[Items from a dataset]
# # #

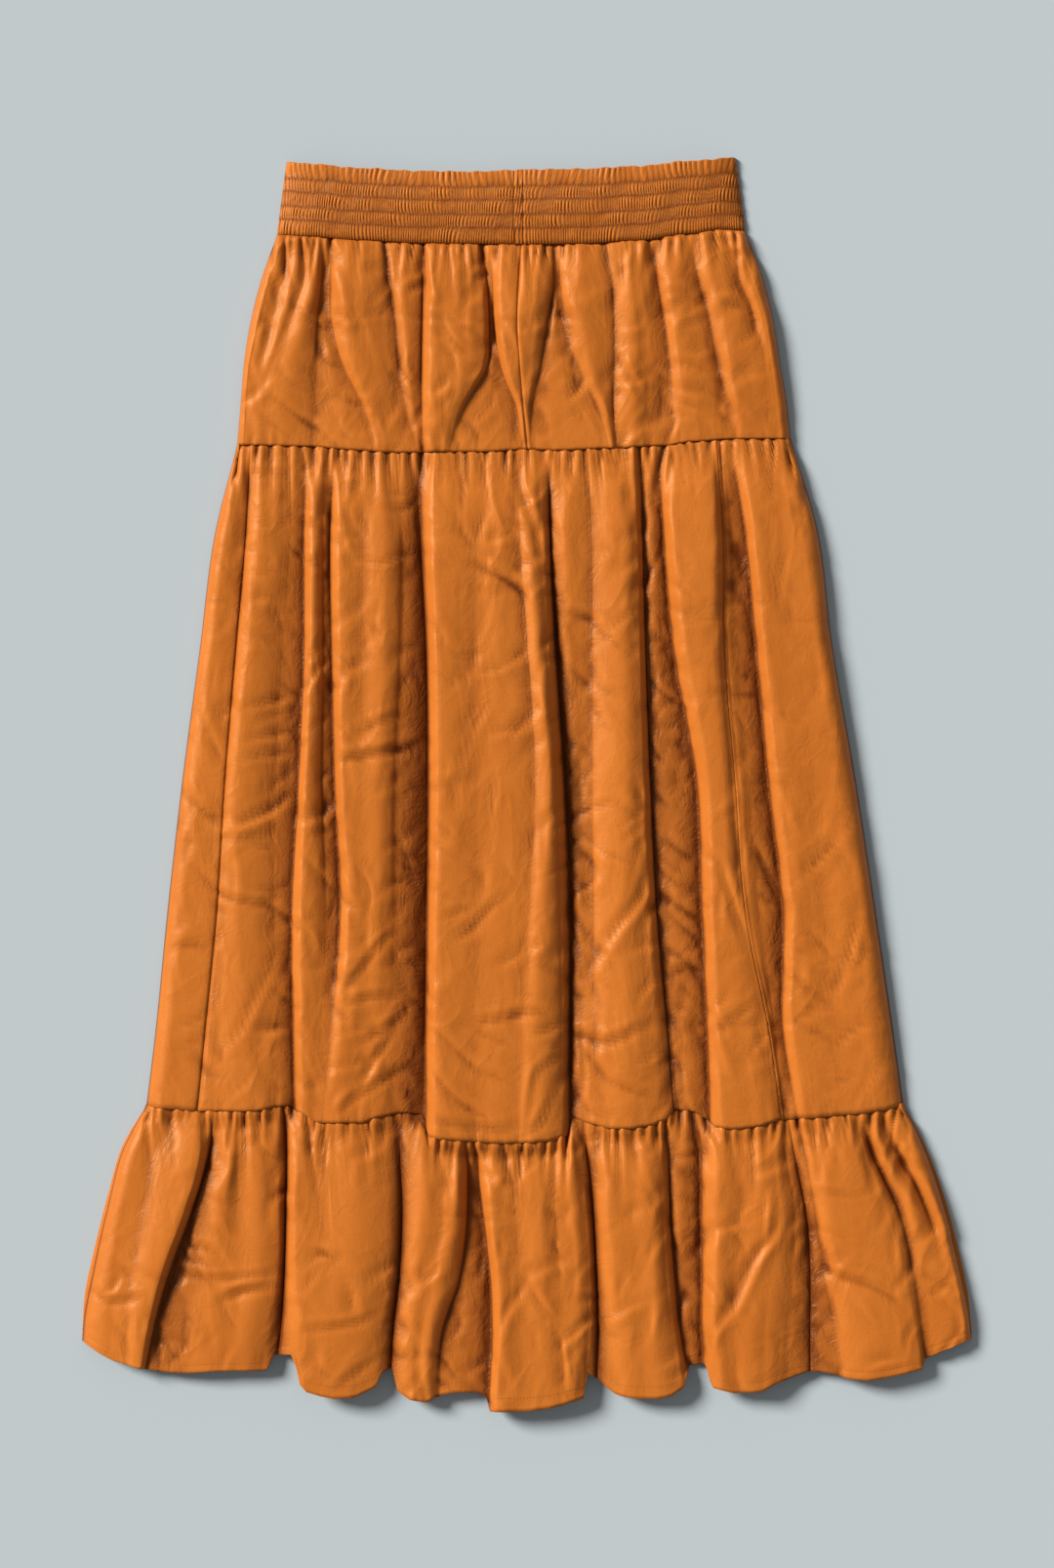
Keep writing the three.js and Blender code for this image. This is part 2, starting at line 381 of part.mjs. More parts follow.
// The middle tier's back turns round both side edges to seams on the front
function wrappedBack(name, tier, leftSeam, rightSeam) {
  const front = frontRows(tier);
  const left = cut(front, null, leftSeam).map((section) => section.slice(1));
  const right = cut(front, rightSeam, null).map((section) => section.slice(0, -1));
  const turn = (x, outwards) => ({ x: x - (outwards * WALL) / 2, z: LIFT });
  const rows = tier.rows.map((share, r) => {
    const section = front[r];
    const under = backSection(tier, share, SIDE_FOLD).reverse();
    return [...right[r], turn(section.at(-1).x, 1), ...under, turn(section[0].x, -1), ...left[r]];
  });
  const firstUnder = right[0].length + 1;
  const lastUnder = firstUnder + backSection(tier, 0, 0).length - 1;
  const upOf = (x, share, column) => (
    upAt(column >= firstUnder && column <= lastUnder ? tier.back : tier.front, x, share)
  );
  return wall(name, rows, tier.rows, upOf);
}

const between = { topGap: SEAM_GAP / 2, bottomGap: SEAM_GAP / 2 };
const hemEnds = RUFFLE.folds.map((fold) => [fold.across.at(-1), fold.hem]);

const waistband = {
  ...WAISTBAND,
  rows: [0, 0.5, 1],
  backFolds: [],
  front: { ...between, topGap: 0, top: WAIST_TOP, bottom: WAIST_SEAM, level: 396 },
};
waistband.back = waistband.front;

const yoke = {
  ...YOKE,
  rows: [0, SETTLE, 0.25, 0.5, 0.75, 1],
  above: waistband,
  backFolds: BACK_FOLDS.yoke,
  front: { ...between, top: WAIST_SEAM, bottom: YOKE_SEAM, level: 245 },
  back: { ...between, top: WAIST_SEAM, bottom: BACK_YOKE_SEAM, level: 245 },
};

const middle = {
  ...MIDDLE,
  rows: [0, SETTLE, 0.2, 0.42, 0.65, 0.85, 1],
  above: yoke,
  backFolds: BACK_FOLDS.middle,
  front: { ...between, bottomGap: WAVY_GAP / 2, top: YOKE_SEAM, bottom: RUFFLE_SEAM, level: -243 },
  back: { ...between, top: BACK_YOKE_SEAM, bottom: BACK_RUFFLE_SEAM, level: -241 },
};

const ruffle = {
  ...RUFFLE,
  rows: [0, SETTLE, 0.22, 0.45, 0.72, 1],
  above: middle,
  backFolds: BACK_FOLDS.ruffle,
  front: { topGap: WAVY_GAP / 2, bottomGap: 0, top: RUFFLE_SEAM, bottom: hemEnds, level: -431, hem: true },
  back: { ...between, bottomGap: 0, top: BACK_RUFFLE_SEAM, bottom: BACK_HEM, level: -408 },
};

const skirt = new THREE.Group();
skirt.add(
  frontPiece('waistband_front_left', waistband, null, 'centre_seam'),
  frontPiece('waistband_front_right', waistband, 'centre_seam', null),
  backPiece('waistband_back', waistband),
  frontPiece('yoke_front_left', yoke, null, 'centre_seam'),
  frontPiece('yoke_front_right', yoke, 'centre_seam', null),
  backPiece('yoke_back', yoke),
  frontPiece('middle_tier_front_left', middle, 'left_seam', 'middle_seam'),
  frontPiece('middle_tier_front_right', middle, 'middle_seam', 'right_seam'),
  wrappedBack('middle_tier_back', middle, 'left_seam', 'right_seam'),
  frontPiece('ruffle_front_left', ruffle, null, 'join_seam'),
  frontPiece('ruffle_front_right', ruffle, 'join_seam', null),
  backPiece('ruffle_back', ruffle),
);

export default skirt;
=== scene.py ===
"""A long three-tiered skirt of thin silky cloth, laid flat on its back.

The front lies in soft folds that are written down as fold lines: where each line runs across the tier at
some shares of its length, and how high it stands. The lines are joined into a surface, gathers are pressed
into it under each seam, creases are laid on it one by one, and small crumples are scattered by a seeded draw.
Lengths in the tables are millimetres; meshes are metres. +Y runs from the hem to the waistband and +Z is up.
"""

import math

import bpy
import numpy as np
from bpy.props import FloatProperty, FloatVectorProperty, IntProperty, PointerProperty
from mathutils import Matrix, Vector


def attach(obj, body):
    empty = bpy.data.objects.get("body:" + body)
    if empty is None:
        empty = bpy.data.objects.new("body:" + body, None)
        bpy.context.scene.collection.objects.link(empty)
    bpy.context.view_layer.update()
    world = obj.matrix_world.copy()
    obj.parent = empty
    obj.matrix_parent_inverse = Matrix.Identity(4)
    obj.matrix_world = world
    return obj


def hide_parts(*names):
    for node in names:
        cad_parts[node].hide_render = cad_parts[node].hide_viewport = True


bl_info = {
    "name": "Tiered gathered skirt",
    "version": (1, 0, 0),
    "blender": (4, 5, 0),
    "location": "3D View > Sidebar > Skirt",
    "description": "Builds a long tiered skirt laid flat, with its gathers, creases and stitching",
    "category": "Add Mesh",
}

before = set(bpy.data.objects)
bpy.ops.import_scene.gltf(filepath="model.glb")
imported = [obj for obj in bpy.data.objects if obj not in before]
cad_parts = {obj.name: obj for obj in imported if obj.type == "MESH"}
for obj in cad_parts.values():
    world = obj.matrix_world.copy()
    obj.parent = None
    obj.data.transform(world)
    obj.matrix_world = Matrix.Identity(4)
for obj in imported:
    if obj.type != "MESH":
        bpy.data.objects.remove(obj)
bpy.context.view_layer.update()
MM = 0.001

# Fold lines of the front of each tier, from the left side edge to the right one.
# Columns: name, place across at each share of the tier's length, height above LIFT.
LIFT = 3.2
YOKE_SHARES = (0, 0.2, 0.4, 0.6, 0.8, 1)
YOKE_FOLDS = (  # name, across, height
    ("left_edge", (-182, -193, -201, -206, -208.5, -211), (0, 0, 0, 0, 0, 0)),
    ("side_crest", (-175, -186, -194, -201, -204, -205), (6, 7, 8, 8, 8, 7)),
    ("side_line", (-169, -178, -185, -193, -198, -201), (5, 5, 5, 7, 8, 7)),
    ("second_crest", (-164, -170, -178, -187, -192, -196), (7, 9, 9, 9, 9, 8)),
    ("second_line", (-160, -162, -172, -182, -188, -192), (5, 5, 6, 9, 9, 8)),
    ("broad_crest", (-155, -156, -162, -170, -176, -180), (7, 10, 11, 11, 10, 8)),
    ("valley_c", (-148, -149.5, -152.5, -153.5, -156, -158), (4, 3, 3, 4, 5, 6)),
    ("recess_c", (-145, -146, -147, -143, -137, -133), (5, 4, 4, 7, 8, 8)),
    ("valley_d", (-142, -142.5, -142, -134, -119, -110), (4, 3, 3, 4, 5, 7)),
    ("crest_d", (-134, -133, -132, -126, -114, -106), (7, 13, 13, 12, 10, 8)),
    ("shoulder_d", (-113, -111, -109, -107, -104, -100), (7, 9, 9, 9, 8, 7)),
    ("valley_e", (-101, -99, -95.5, -93, -89, -80), (4, 3, 3, 3, 4, 6)),
    ("crest_e", (-91, -90, -88, -86, -83, -77.5), (7, 11, 11, 10, 8, 7)),
    ("valley_f", (-76, -75.5, -76, -76.5, -76.5, -75.5), (4, 2, 2, 2, 3, 5)),
    ("crest_f", (-68, -69, -70, -70, -70, -70), (7, 14, 15, 15, 14, 10)),
    ("dip_f", (-60, -61, -61, -61, -62, -64), (6, 12, 13, 14, 13, 9)),
    ("second_crest_f", (-48, -47, -46, -48, -56, -61), (7, 13, 14, 14, 13, 9)),
    ("shoulder_f", (-36, -33, -31, -33, -49, -59), (6, 10, 11, 12, 11, 8.5)),
    ("valley_g", (-32, -29, -27.5, -29, -46, -56), (4, 3, 3, 5, 7, 8)),
    ("recess_g", (-30, -27, -25.5, -25, -27, -28), (5, 4, 4, 7, 8.5, 8)),
    ("valley_h", (-27, -25, -23.5, -19, -8, -3), (4, 3, 3, 4, 5, 7)),
    ("crest_h", (-19, -19, -18, -14, -5, -1), (7, 12, 13, 13, 11, 8)),
    ("centre_seam", (-4, -6, -7, -5, -2.5, 0.5), (6, 12, 13, 12, 10, 8)),
    ("crest_i", (6, 8, 6, 3.5, 0.5, 2), (7, 12, 12, 11, 9.5, 8)),
    ("valley_i", (19, 19, 14, 10, 3.5, 4), (4, 3, 4, 5, 6, 7)),
    ("recess_i", (21, 21.5, 20, 21, 23, 26), (5, 4, 6, 8, 8.5, 8)),
    ("valley_j", (23, 24, 27, 36, 50, 60), (4, 3, 4, 6, 7, 7)),
    ("crest_j", (38, 38, 42, 48, 57, 62), (7, 12, 12, 11, 9, 8)),
    ("valley_k", (56, 62, 63.5, 63.5, 63, 65), (4, 4, 4, 4, 3, 5)),
    ("crest_k", (74, 76, 76, 76, 76, 78), (7, 12, 12, 12, 12, 9)),
    ("shoulder_k", (85, 87, 88, 88, 88, 88), (6, 8, 8, 8, 7, 7)),
    ("valley_l", (92, 95, 100, 103.5, 105, 103), (4, 2, 3, 4, 5, 6)),
    ("crest_l", (104, 104, 107, 111, 114, 113), (7, 12, 12, 12, 11, 8)),
    ("shoulder_l", (113, 117, 124, 131, 137, 142), (6, 8, 8, 8, 8, 7)),
    ("valley_m", (118, 124, 132, 138, 145, 150), (4, 3, 4, 4, 5, 6)),
    ("crest_m", (128, 135, 143, 148, 154, 159), (7, 11, 12, 12, 11, 8)),
    ("valley_n", (143, 154, 165, 171, 173, 175), (4, 4, 5, 8, 8, 7)),
    ("side_crest_n", (150, 162, 172, 177, 181, 184), (6, 8, 9, 9, 8, 7)),
    ("right_edge", (159, 171, 179, 184, 189, 192), (0, 0, 0, 0, 0, 0)),
)
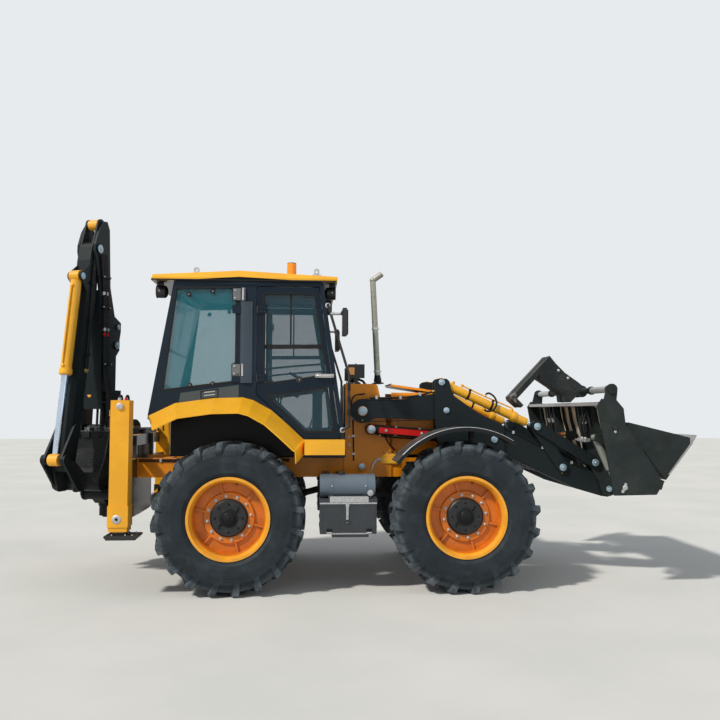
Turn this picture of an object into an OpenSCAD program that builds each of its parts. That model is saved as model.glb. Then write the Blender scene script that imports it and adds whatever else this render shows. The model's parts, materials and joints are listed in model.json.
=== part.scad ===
// Backhoe loader with four equal steered wheels, a clam bucket with folding forks in front
// and a side-shift digging arm, folded for the road, behind.
// X runs forward, Y to the machine's left, Z up, with the ground at zero.
// Places along X are counted from the middle of the wheelbase.

/* [Wheels] */
// Distance between the two axles
wheelbase = 2190; // [2100:10:2300]
// Distance between the middles of the left and right tyres
track = 1890; // [1860:10:1960]
// Outer diameter of a tyre over its lugs
tyre_d = 1404; // [1300:4:1440]
// Width of a tyre
tyre_w = 430; // [380:10:450]
// Height of a lug above the tyre's body
lug_h = 32; // [20:2:40]
// Number of lugs on each half of the tread
lug_count = 20; // [14:1:24]
// Diameter of the rim's flange
rim_d = 762; // [700:2:780]
// Width of the rim over its flanges
rim_w = 380; // [340:10:400]
// Diameter of the hub housing in the middle of a wheel
hub_d = 340; // [300:10:380]

/* [Axles] */
// Distance of a steering pivot inside the middle of its tyre
pivot_inset = 205; // [190:5:225]
// Height of a knuckle between the two arms of its fork
knuckle_h = 230; // [200:10:260]
// Diameter of an axle tube beside the gear housing
axle_tube_d = 170; // [140:10:200]
// Diameter of the gear housing in the middle of an axle
gear_housing_d = 380; // [320:10:440]

/* [Frame] */
// Width over the two side rails of the frame
frame_w = 780; // [740:10:790]
// Thickness of a side rail
rail_t = 70; // [50:5:90]
// Height of the underside of the side rails
rail_z = 1020; // [1000:5:1050]
// Height of a side rail
rail_h = 190; // [160:10:220]

/* [Cab] */
// Width of the cab over its side walls
cab_w = 1600; // [1500:10:1640]
// Thickness of the cab's side walls and doors
cab_wall = 56; // [45:1:70]
// Height of the roof's ridge
roof_top = 3042; // [3000:2:3080]
// Width of the roof cap
roof_w = 1660; // [1560:10:1700]
// Thickness of the window panes
glass_t = 6; // [4:1:10]
// Gap between a door and the frame around it
door_gap = 8; // [6:1:14]

/* [Fenders] */
// Distance of a fender's outer edge from the middle of the machine
fender_y = 1140; // [1100:10:1160]
// Thickness of a fender's sheet
fender_t = 10; // [6:1:14]

/* [Loader] */
// Distance of a loader arm's middle plane from the middle of the machine
arm_y = 470; // [462:2:474]
// Thickness of a loader arm
arm_t = 90; // [70:2:96]
// Diameter of the arms' pivot pins
arm_pin_d = 70; // [55:5:80]
// Diameter of a lift cylinder's barrel
lift_barrel_d = 100; // [80:5:120]
// Diameter of a tilt cylinder's barrel
tilt_barrel_d = 90; // [70:5:100]
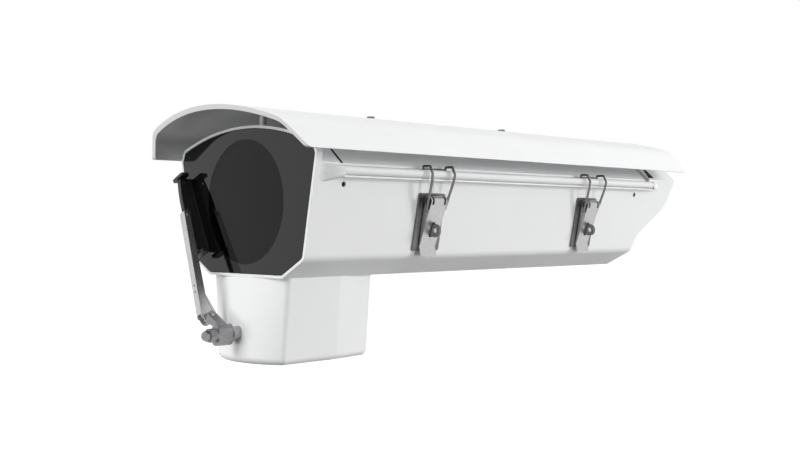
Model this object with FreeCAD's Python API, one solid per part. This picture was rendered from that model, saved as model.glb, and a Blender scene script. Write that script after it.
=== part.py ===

# # #

Job
Out of the data above, set down the lines from the one with "const skirt = new THREE.Group();" to the one with "for node in", both included, exactly as written and with no additions.

Answer for the task
const skirt = new THREE.Group();
skirt.add(
  frontPiece('waistband_front_left', waistband, null, 'centre_seam'),
  frontPiece('waistband_front_right', waistband, 'centre_seam', null),
  backPiece('waistband_back', waistband),
  frontPiece('yoke_front_left', yoke, null, 'centre_seam'),
  frontPiece('yoke_front_right', yoke, 'centre_seam', null),
  backPiece('yoke_back', yoke),
  frontPiece('middle_tier_front_left', middle, 'left_seam', 'middle_seam'),
  frontPiece('middle_tier_front_right', middle, 'middle_seam', 'right_seam'),
  wrappedBack('middle_tier_back', middle, 'left_seam', 'right_seam'),
  frontPiece('ruffle_front_left', ruffle, null, 'join_seam'),
  frontPiece('ruffle_front_right', ruffle, 'join_seam', null),
  backPiece('ruffle_back', ruffle),
);

export default skirt;
=== scene.py ===
"""A long three-tiered skirt of thin silky cloth, laid flat on its back.

The front lies in soft folds that are written down as fold lines: where each line runs across the tier at
some shares of its length, and how high it stands. The lines are joined into a surface, gathers are pressed
into it under each seam, creases are laid on it one by one, and small crumples are scattered by a seeded draw.
Lengths in the tables are millimetres; meshes are metres. +Y runs from the hem to the waistband and +Z is up.
"""

import math

import bpy
import numpy as np
from bpy.props import FloatProperty, FloatVectorProperty, IntProperty, PointerProperty
from mathutils import Matrix, Vector


def attach(obj, body):
    empty = bpy.data.objects.get("body:" + body)
    if empty is None:
        empty = bpy.data.objects.new("body:" + body, None)
        bpy.context.scene.collection.objects.link(empty)
    bpy.context.view_layer.update()
    world = obj.matrix_world.copy()
    obj.parent = empty
    obj.matrix_parent_inverse = Matrix.Identity(4)
    obj.matrix_world = world
    return obj


def hide_parts(*names):
    for node in names:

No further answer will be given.